Written request: Print the full listing exactly.

Dataset excerpt:
######
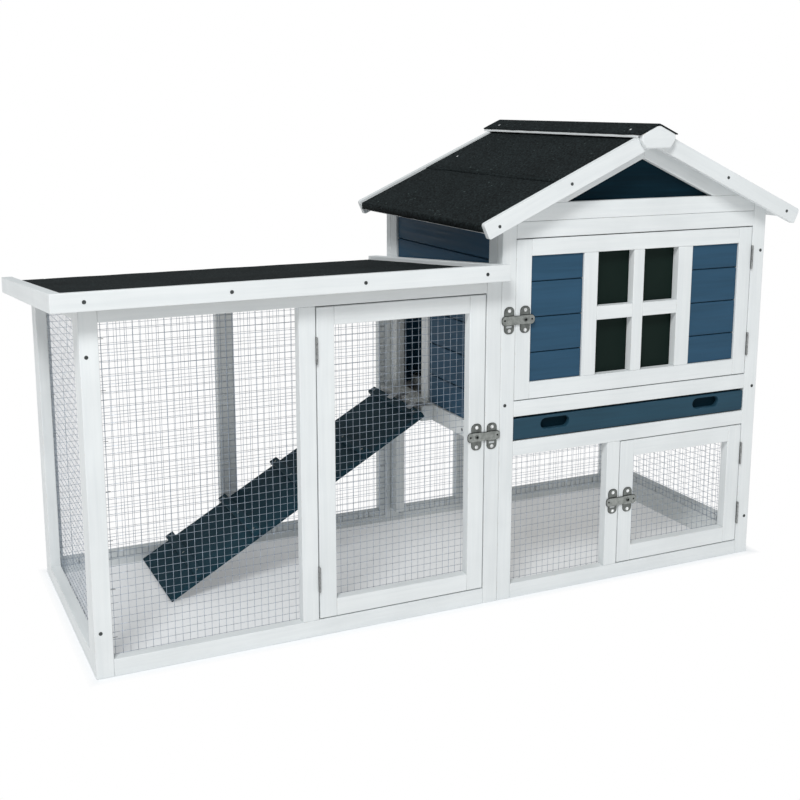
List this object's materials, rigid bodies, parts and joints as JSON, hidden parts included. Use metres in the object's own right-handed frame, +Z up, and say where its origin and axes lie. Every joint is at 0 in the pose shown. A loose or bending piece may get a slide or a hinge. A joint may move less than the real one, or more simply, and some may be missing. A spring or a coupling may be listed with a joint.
{
  "type": "rabbit hutch",
  "caption": "Wooden rabbit hutch: gabled house with hinged doors and a pull-out tray, above and beside a wire-mesh run with a cleated ramp.",
  "frame": {"origin": "middle of the whole hutch's box, on the ground", "axes": "+X along the front from the run to the house, +Y from the front to the back, +Z up"},
  "size_m": [1.4522, 0.591, 0.888],
  "materials": {
    "white_wood": "thin white paint on softwood, grain showing through",
    "blue_wood": "satin blue paint on softwood boards",
    "ramp_wood": "dark blue-green paint, slightly worn",
    "raw_wood": "unpainted plywood",
    "roof_felt": "bitumen roofing felt with mineral grit",
    "wire_mesh": "galvanised welded wire",
    "latch_metal": "dull zinc plate",
    "tray_metal": "galvanised sheet",
    "dark_pane": "dark smoked acrylic"
  },
  "bodies": {
    "hutch": {"run_front_frame": "white_wood", "run_end_frame": "white_wood", "run_back_frame": "white_wood", "house_front_frame": "white_wood", "house_left_frame": "white_wood", "house_right_frame": "white_wood", "house_back_frame": "white_wood", "run_front_mesh": "wire_mesh", "run_end_mesh": "wire_mesh", "run_back_mesh": "wire_mesh", "house_front_mesh": "wire_mesh", "house_right_mesh": "wire_mesh", "house_back_mesh": "wire_mesh", "left_wall_boards": "blue_wood", "right_wall_boards": "blue_wood", "back_wall_boards": "blue_wood", "house_floor": "raw_wood", "gable_frame_front": "white_wood", "gable_panel_front": "blue_wood", "roof_panel_left": "white_wood", "roof_panel_right": "white_wood", "roof_felt_left": "roof_felt", "roof_felt_right": "roof_felt", "ridge_cap": "roof_felt", "ridge_block_front": "white_wood", "bargeboard_front_left": "white_wood", "bargeboard_front_right": "white_wood", "bargeboard_back_left": "white_wood", "bargeboard_back_right": "white_wood", "run_roof_panel": "roof_felt", "run_roof_board_front": "white_wood", "run_roof_board_back": "white_wood", "run_roof_board_left": "white_wood", "run_roof_board_right": "white_wood", "run_latch_keeper": "latch_metal", "small_latch_keeper": "latch_metal", "house_latch_keeper": "latch_metal", "run_door_hinge_upper": "latch_metal", "run_door_hinge_lower": "latch_metal", "small_door_hinge_upper": "latch_metal", "small_door_hinge_lower": "latch_metal", "house_door_hinge_upper": "latch_metal", "house_door_hinge_lower": "latch_metal"},
    "run_door": {"run_door_frame": "white_wood", "run_door_mesh": "wire_mesh", "run_latch_plate": "latch_metal"},
    "run_latch": {"run_latch_arm": "latch_metal"},
    "small_door": {"small_door_frame": "white_wood", "small_door_mesh": "wire_mesh", "small_latch_plate": "latch_metal"},
    "small_latch": {"small_latch_arm": "latch_metal"},
    "house_door": {"house_door_frame": "white_wood", "door_boards_left": "blue_wood", "door_boards_right": "blue_wood", "door_window_pane": "dark_pane", "house_latch_plate": "latch_metal"},
    "house_latch": {"house_latch_arm": "latch_metal"},
    "tray": {"tray_front": "blue_wood", "tray_pan": "tray_metal"},
    "ramp": {"ramp": "ramp_wood"}
  },
  "joints": [
    {"name": "run_door_hinge", "type": "hinge", "parent": "hutch", "child": "run_door", "pos_m": [-0.2889, -0.2552, 0.3], "axis": [0, 0, -1], "range_deg": [0, 100]},
    {"name": "small_door_hinge", "type": "hinge", "parent": "hutch", "child": "small_door", "pos_m": [0.6386, -0.2552, 0.155], "axis": [0, 0, 1], "range_deg": [0, 100]},
    {"name": "house_door_hinge", "type": "hinge", "parent": "hutch", "child": "house_door", "pos_m": [0.6386, -0.2552, 0.535], "axis": [0, 0, 1], "range_deg": [0, 100]},
    {"name": "run_latch_turn", "type": "hinge", "parent": "run_door", "child": "run_latch", "pos_m": [0.0202, -0.2549, 0.327], "axis": [0, -1, 0], "range_deg": [0, 90]},
    {"name": "small_latch_turn", "type": "hinge", "parent": "small_door", "child": "small_latch", "pos_m": [0.3602, -0.2549, 0.1592], "axis": [0, 1, 0], "range_deg": [0, 90]},
    {"name": "house_latch_turn", "type": "hinge", "parent": "house_door", "child": "house_latch", "pos_m": [0.118, -0.2549, 0.5376], "axis": [0, 1, 0], "range_deg": [0, 90]},
    {"name": "tray_slide", "type": "slide", "parent": "hutch", "child": "tray", "axis": [0, -1, 0], "range_m": [0, 0.38]},
    {"name": "ramp_lift", "type": "hinge", "parent": "hutch", "child": "ramp", "pos_m": [0.0346, 0.1078, 0.3215], "axis": [0, 1, 0], "range_deg": [0, 29]}
  ]
}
######
Complete response:
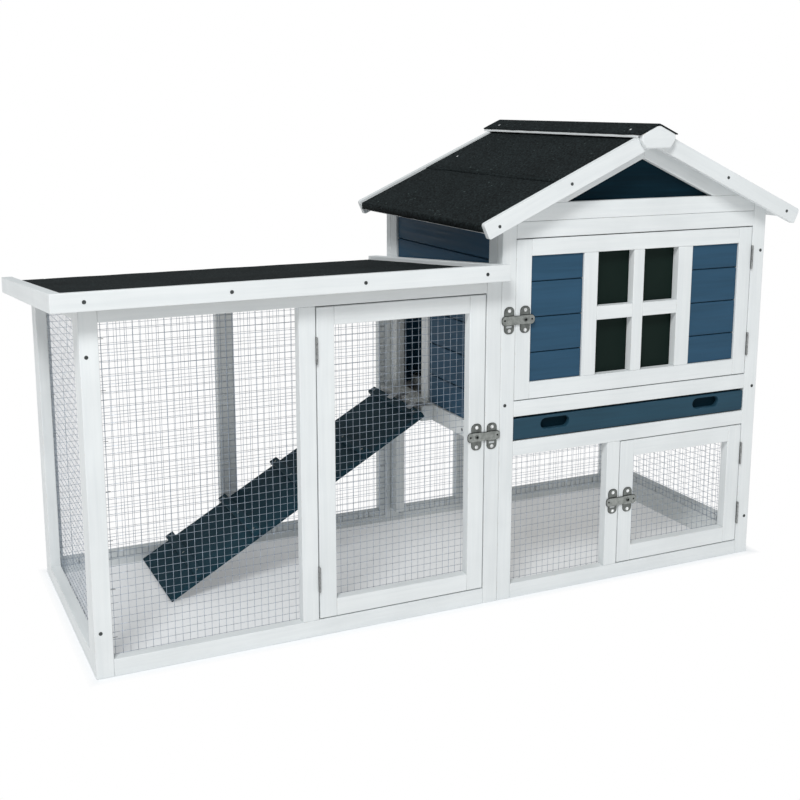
List this object's materials, rigid bodies, parts and joints as JSON, hidden parts included. Use metres in the object's own right-handed frame, +Z up, and say where its origin and axes lie. Every joint is at 0 in the pose shown. A loose or bending piece may get a slide or a hinge. A joint may move less than the real one, or more simply, and some may be missing. A spring or a coupling may be listed with a joint.
{
  "type": "rabbit hutch",
  "caption": "Wooden rabbit hutch: gabled house with hinged doors and a pull-out tray, above and beside a wire-mesh run with a cleated ramp.",
  "frame": {"origin": "middle of the whole hutch's box, on the ground", "axes": "+X along the front from the run to the house, +Y from the front to the back, +Z up"},
  "size_m": [1.4522, 0.591, 0.888],
  "materials": {
    "white_wood": "thin white paint on softwood, grain showing through",
    "blue_wood": "satin blue paint on softwood boards",
    "ramp_wood": "dark blue-green paint, slightly worn",
    "raw_wood": "unpainted plywood",
    "roof_felt": "bitumen roofing felt with mineral grit",
    "wire_mesh": "galvanised welded wire",
    "latch_metal": "dull zinc plate",
    "tray_metal": "galvanised sheet",
    "dark_pane": "dark smoked acrylic"
  },
  "bodies": {
    "hutch": {"run_front_frame": "white_wood", "run_end_frame": "white_wood", "run_back_frame": "white_wood", "house_front_frame": "white_wood", "house_left_frame": "white_wood", "house_right_frame": "white_wood", "house_back_frame": "white_wood", "run_front_mesh": "wire_mesh", "run_end_mesh": "wire_mesh", "run_back_mesh": "wire_mesh", "house_front_mesh": "wire_mesh", "house_right_mesh": "wire_mesh", "house_back_mesh": "wire_mesh", "left_wall_boards": "blue_wood", "right_wall_boards": "blue_wood", "back_wall_boards": "blue_wood", "house_floor": "raw_wood", "gable_frame_front": "white_wood", "gable_panel_front": "blue_wood", "roof_panel_left": "white_wood", "roof_panel_right": "white_wood", "roof_felt_left": "roof_felt", "roof_felt_right": "roof_felt", "ridge_cap": "roof_felt", "ridge_block_front": "white_wood", "bargeboard_front_left": "white_wood", "bargeboard_front_right": "white_wood", "bargeboard_back_left": "white_wood", "bargeboard_back_right": "white_wood", "run_roof_panel": "roof_felt", "run_roof_board_front": "white_wood", "run_roof_board_back": "white_wood", "run_roof_board_left": "white_wood", "run_roof_board_right": "white_wood", "run_latch_keeper": "latch_metal", "small_latch_keeper": "latch_metal", "house_latch_keeper": "latch_metal", "run_door_hinge_upper": "latch_metal", "run_door_hinge_lower": "latch_metal", "small_door_hinge_upper": "latch_metal", "small_door_hinge_lower": "latch_metal", "house_door_hinge_upper": "latch_metal", "house_door_hinge_lower": "latch_metal"},
    "run_door": {"run_door_frame": "white_wood", "run_door_mesh": "wire_mesh", "run_latch_plate": "latch_metal"},
    "run_latch": {"run_latch_arm": "latch_metal"},
    "small_door": {"small_door_frame": "white_wood", "small_door_mesh": "wire_mesh", "small_latch_plate": "latch_metal"},
    "small_latch": {"small_latch_arm": "latch_metal"},
    "house_door": {"house_door_frame": "white_wood", "door_boards_left": "blue_wood", "door_boards_right": "blue_wood", "door_window_pane": "dark_pane", "house_latch_plate": "latch_metal"},
    "house_latch": {"house_latch_arm": "latch_metal"},
    "tray": {"tray_front": "blue_wood", "tray_pan": "tray_metal"},
    "ramp": {"ramp": "ramp_wood"}
  },
  "joints": [
    {"name": "run_door_hinge", "type": "hinge", "parent": "hutch", "child": "run_door", "pos_m": [-0.2889, -0.2552, 0.3], "axis": [0, 0, -1], "range_deg": [0, 100]},
    {"name": "small_door_hinge", "type": "hinge", "parent": "hutch", "child": "small_door", "pos_m": [0.6386, -0.2552, 0.155], "axis": [0, 0, 1], "range_deg": [0, 100]},
    {"name": "house_door_hinge", "type": "hinge", "parent": "hutch", "child": "house_door", "pos_m": [0.6386, -0.2552, 0.535], "axis": [0, 0, 1], "range_deg": [0, 100]},
    {"name": "run_latch_turn", "type": "hinge", "parent": "run_door", "child": "run_latch", "pos_m": [0.0202, -0.2549, 0.327], "axis": [0, -1, 0], "range_deg": [0, 90]},
    {"name": "small_latch_turn", "type": "hinge", "parent": "small_door", "child": "small_latch", "pos_m": [0.3602, -0.2549, 0.1592], "axis": [0, 1, 0], "range_deg": [0, 90]},
    {"name": "house_latch_turn", "type": "hinge", "parent": "house_door", "child": "house_latch", "pos_m": [0.118, -0.2549, 0.5376], "axis": [0, 1, 0], "range_deg": [0, 90]},
    {"name": "tray_slide", "type": "slide", "parent": "hutch", "child": "tray", "axis": [0, -1, 0], "range_m": [0, 0.38]},
    {"name": "ramp_lift", "type": "hinge", "parent": "hutch", "child": "ramp", "pos_m": [0.0346, 0.1078, 0.3215], "axis": [0, 1, 0], "range_deg": [0, 29]}
  ]
}